====== COLLECTED MATERIAL

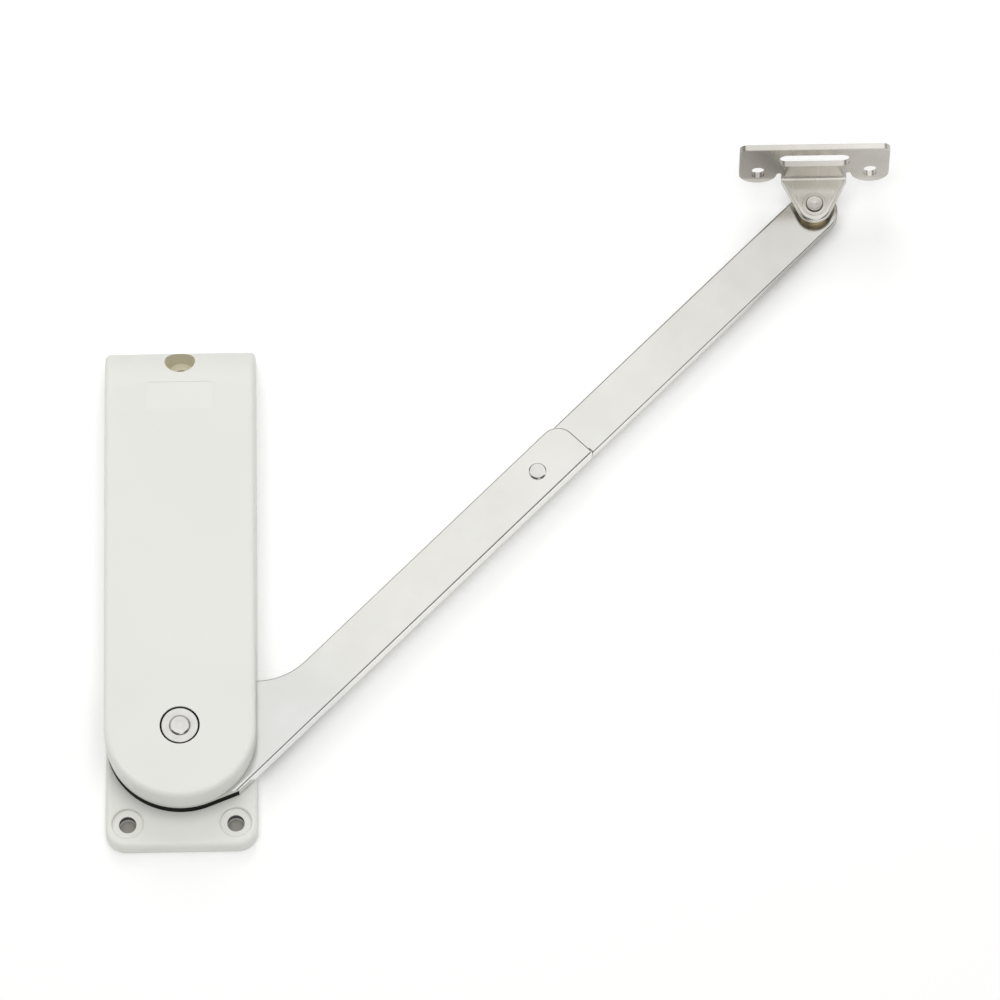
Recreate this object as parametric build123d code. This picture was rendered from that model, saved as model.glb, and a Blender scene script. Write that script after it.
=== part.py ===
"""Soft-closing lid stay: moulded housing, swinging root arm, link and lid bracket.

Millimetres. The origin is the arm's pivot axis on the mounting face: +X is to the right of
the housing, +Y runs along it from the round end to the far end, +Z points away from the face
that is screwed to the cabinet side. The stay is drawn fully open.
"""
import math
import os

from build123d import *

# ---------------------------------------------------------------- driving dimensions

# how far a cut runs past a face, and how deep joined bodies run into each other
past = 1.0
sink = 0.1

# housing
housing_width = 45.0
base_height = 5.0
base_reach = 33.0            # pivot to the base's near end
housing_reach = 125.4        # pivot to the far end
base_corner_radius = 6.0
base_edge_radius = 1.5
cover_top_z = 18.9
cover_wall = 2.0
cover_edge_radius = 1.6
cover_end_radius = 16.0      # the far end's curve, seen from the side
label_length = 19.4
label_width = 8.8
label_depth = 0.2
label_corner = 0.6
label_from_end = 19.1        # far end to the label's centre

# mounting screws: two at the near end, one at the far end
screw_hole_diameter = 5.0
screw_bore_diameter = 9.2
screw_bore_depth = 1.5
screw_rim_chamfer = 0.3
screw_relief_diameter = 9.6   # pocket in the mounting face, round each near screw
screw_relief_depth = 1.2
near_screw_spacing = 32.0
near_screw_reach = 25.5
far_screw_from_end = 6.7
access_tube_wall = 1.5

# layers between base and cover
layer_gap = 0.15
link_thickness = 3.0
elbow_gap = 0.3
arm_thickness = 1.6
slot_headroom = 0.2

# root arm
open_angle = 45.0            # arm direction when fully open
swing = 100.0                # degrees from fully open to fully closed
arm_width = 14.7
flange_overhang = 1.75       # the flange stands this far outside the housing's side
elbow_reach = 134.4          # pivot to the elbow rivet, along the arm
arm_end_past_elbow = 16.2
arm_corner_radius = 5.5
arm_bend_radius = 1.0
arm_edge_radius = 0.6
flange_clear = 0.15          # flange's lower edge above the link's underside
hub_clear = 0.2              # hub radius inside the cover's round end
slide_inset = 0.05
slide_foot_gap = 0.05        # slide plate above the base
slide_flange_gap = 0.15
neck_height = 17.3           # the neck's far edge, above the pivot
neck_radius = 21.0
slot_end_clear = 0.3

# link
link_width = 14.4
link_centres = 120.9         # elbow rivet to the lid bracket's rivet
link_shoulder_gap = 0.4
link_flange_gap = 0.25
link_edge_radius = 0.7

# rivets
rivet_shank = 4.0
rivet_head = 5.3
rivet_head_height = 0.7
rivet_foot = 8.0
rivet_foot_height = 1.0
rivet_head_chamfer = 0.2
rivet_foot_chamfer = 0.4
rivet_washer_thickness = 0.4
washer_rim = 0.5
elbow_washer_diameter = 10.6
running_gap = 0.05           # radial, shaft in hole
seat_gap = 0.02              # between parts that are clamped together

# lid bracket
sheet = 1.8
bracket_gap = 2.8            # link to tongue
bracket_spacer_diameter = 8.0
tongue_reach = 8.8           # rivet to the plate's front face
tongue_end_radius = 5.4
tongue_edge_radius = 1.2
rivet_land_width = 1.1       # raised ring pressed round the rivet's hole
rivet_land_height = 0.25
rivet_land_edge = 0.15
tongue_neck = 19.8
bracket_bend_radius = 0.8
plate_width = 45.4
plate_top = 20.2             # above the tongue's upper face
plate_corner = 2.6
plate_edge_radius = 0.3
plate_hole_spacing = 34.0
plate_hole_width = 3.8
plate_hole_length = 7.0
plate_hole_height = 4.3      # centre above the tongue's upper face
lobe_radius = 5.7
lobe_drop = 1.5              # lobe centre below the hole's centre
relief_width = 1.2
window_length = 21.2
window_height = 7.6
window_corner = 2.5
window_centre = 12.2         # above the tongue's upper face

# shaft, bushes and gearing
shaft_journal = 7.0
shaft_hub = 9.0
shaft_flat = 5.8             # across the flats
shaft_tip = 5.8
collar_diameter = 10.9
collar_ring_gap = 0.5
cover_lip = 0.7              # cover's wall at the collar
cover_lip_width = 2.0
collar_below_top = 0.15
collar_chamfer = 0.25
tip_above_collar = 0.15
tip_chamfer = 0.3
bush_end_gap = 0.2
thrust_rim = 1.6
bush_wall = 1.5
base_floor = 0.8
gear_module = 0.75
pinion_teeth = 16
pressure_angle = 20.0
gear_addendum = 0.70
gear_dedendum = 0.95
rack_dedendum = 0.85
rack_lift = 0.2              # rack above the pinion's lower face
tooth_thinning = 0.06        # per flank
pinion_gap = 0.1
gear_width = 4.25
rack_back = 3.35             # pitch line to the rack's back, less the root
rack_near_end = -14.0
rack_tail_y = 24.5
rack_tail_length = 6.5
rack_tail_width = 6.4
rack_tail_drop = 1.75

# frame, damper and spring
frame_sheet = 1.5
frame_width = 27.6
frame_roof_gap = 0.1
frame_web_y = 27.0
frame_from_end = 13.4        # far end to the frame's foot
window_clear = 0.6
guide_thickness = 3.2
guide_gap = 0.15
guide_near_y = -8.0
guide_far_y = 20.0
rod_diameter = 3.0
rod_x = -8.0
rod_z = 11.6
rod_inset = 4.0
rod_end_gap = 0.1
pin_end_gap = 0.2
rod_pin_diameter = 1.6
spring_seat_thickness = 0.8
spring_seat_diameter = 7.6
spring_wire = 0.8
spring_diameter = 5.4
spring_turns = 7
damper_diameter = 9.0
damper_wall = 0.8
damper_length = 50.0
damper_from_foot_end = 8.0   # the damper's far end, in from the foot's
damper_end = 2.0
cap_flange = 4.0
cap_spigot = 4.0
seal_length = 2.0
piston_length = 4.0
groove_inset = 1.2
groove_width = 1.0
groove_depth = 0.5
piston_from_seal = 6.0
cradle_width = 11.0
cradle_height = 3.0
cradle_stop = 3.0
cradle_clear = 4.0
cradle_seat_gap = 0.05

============

• **WHAT YOU ARE ASKED TO DO**
Return the opening line of the data and every line after it through the line containing "label_from_end = 19.1", please, exactly as written and with nothing added.

• **ANSWER TO THE PROBLEM**
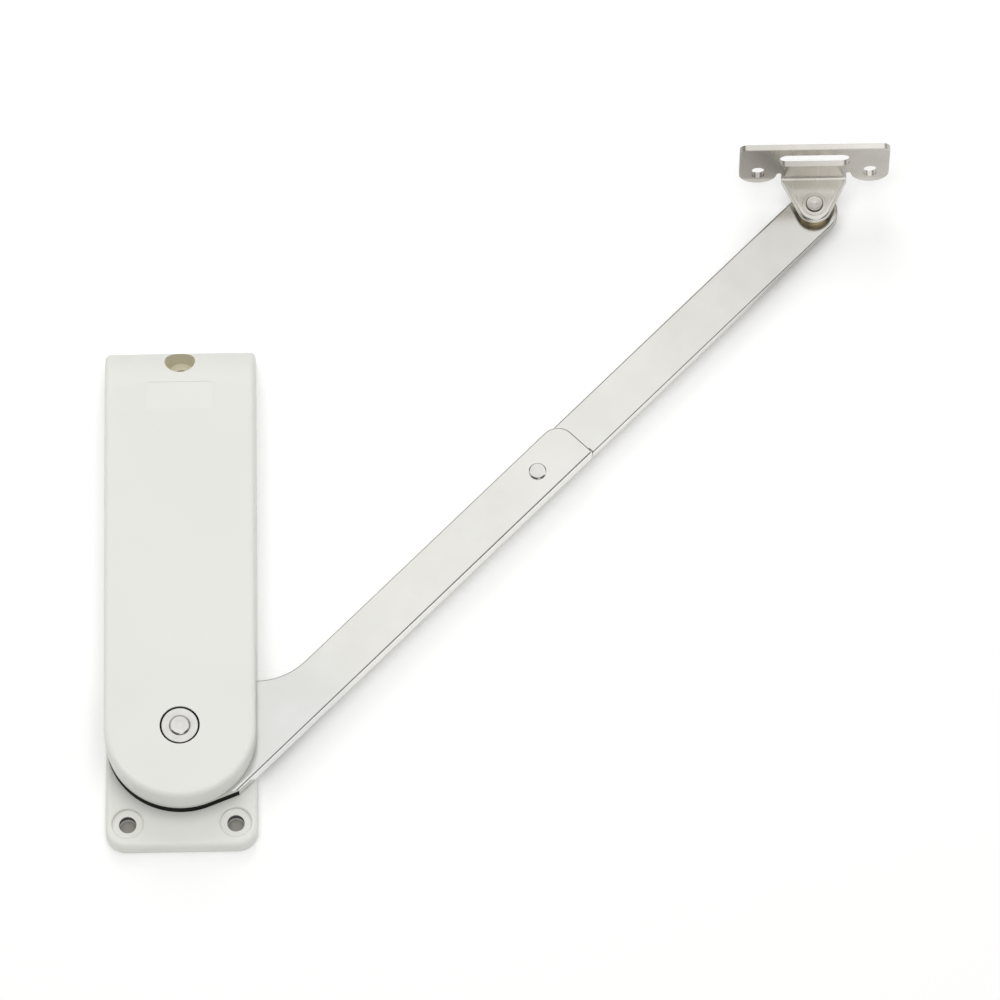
Recreate this object as parametric build123d code. This picture was rendered from that model, saved as model.glb, and a Blender scene script. Write that script after it.
=== part.py ===
"""Soft-closing lid stay: moulded housing, swinging root arm, link and lid bracket.

Millimetres. The origin is the arm's pivot axis on the mounting face: +X is to the right of
the housing, +Y runs along it from the round end to the far end, +Z points away from the face
that is screwed to the cabinet side. The stay is drawn fully open.
"""
import math
import os

from build123d import *

# ---------------------------------------------------------------- driving dimensions

# how far a cut runs past a face, and how deep joined bodies run into each other
past = 1.0
sink = 0.1

# housing
housing_width = 45.0
base_height = 5.0
base_reach = 33.0            # pivot to the base's near end
housing_reach = 125.4        # pivot to the far end
base_corner_radius = 6.0
base_edge_radius = 1.5
cover_top_z = 18.9
cover_wall = 2.0
cover_edge_radius = 1.6
cover_end_radius = 16.0      # the far end's curve, seen from the side
label_length = 19.4
label_width = 8.8
label_depth = 0.2
label_corner = 0.6
label_from_end = 19.1        # far end to the label's centre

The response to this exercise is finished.